Cabell felt safe that children's song refers to Queen Mary I of England's execution of three Protestant bishops. Religion was obviously an obstacle to enter the Garden between sunrise and dawn riding a centaur.
- Murrzik

10Crypto-Willobie
Fev 7, 2017, 10:11 am

Interesting, although according information on Wikipedia there are problems with viewing it as referring to Mary's bloodiness...

Origins and meaning

A version of this rhyme, together with music, was published in Deuteromelia or The Seconde part of Musicks melodie (1609). The editor of the book, and possible author of the rhyme, was Thomas Ravenscroft, who in 1609 was still a teenager. The original lyrics are:

Three Blinde Mice,
Three Blinde Mice,
Dame Iulian,
Dame Iulian,
the Miller and his merry olde Wife,
she scrapte her tripe licke thou the knife.

Attempts to read historical significance into the words have led to the speculation that this musical round was written earlier and refers to Queen Mary I of England blinding and executing three Protestant bishops, but problematically the Oxford Martyrs, Ridley, Latimer and Cranmer, were burned at the stake, not blinded; although if the rhyme was made by crypto-Catholics, the mice's "blindness" could refer to their Protestantism. However, as can be seen above, the earliest lyrics don't talk about harming the three blind mice, and the first known date of publication is 1609, well after Queen Mary died.

11elenchus
Fev 7, 2017, 10:28 am

Of course, if the historical reading were itself popular enough, it could serve as Cabell's referent though it be inaccurate historically.

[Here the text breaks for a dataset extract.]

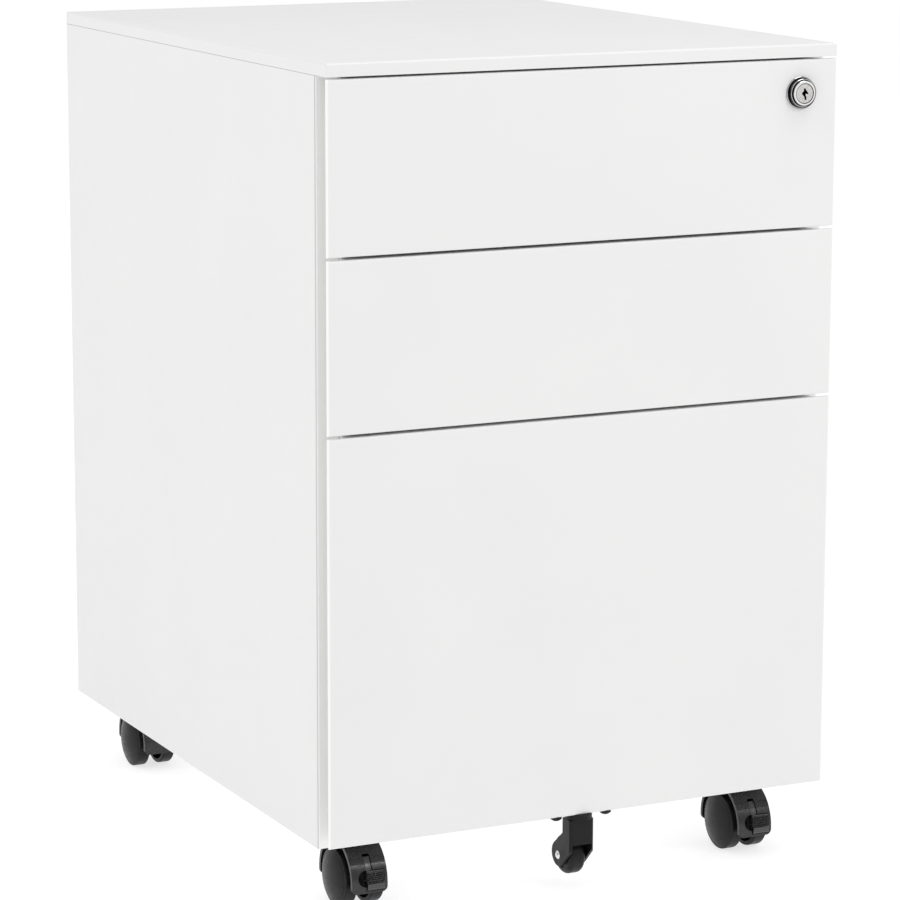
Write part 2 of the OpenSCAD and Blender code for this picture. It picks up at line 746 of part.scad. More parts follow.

I've still not read Juergen so I'm in no position to assess how well this religious reading fits Cabell's scene.

12Crypto-Willobie
Fev 7, 2017, 1:10 pm

>11 elenchus:
Very true.

13anglemark
Fev 8, 2017, 1:30 am

>9 Crypto-Willobie: "Cabell felt safe that" should be "Cabell surely knew that the". Otherwise a perfect translation from Google.

14Crypto-Willobie
Fev 8, 2017, 9:34 am

15rainlights
Mar 10, 2017, 6:25 am

I think Cabell's choice of the word "misused" might even acknowledge the doubtfulness of the historical reading. And given his use of other children's rhymes elsewhere, this interpretation has me sold ... great discovery!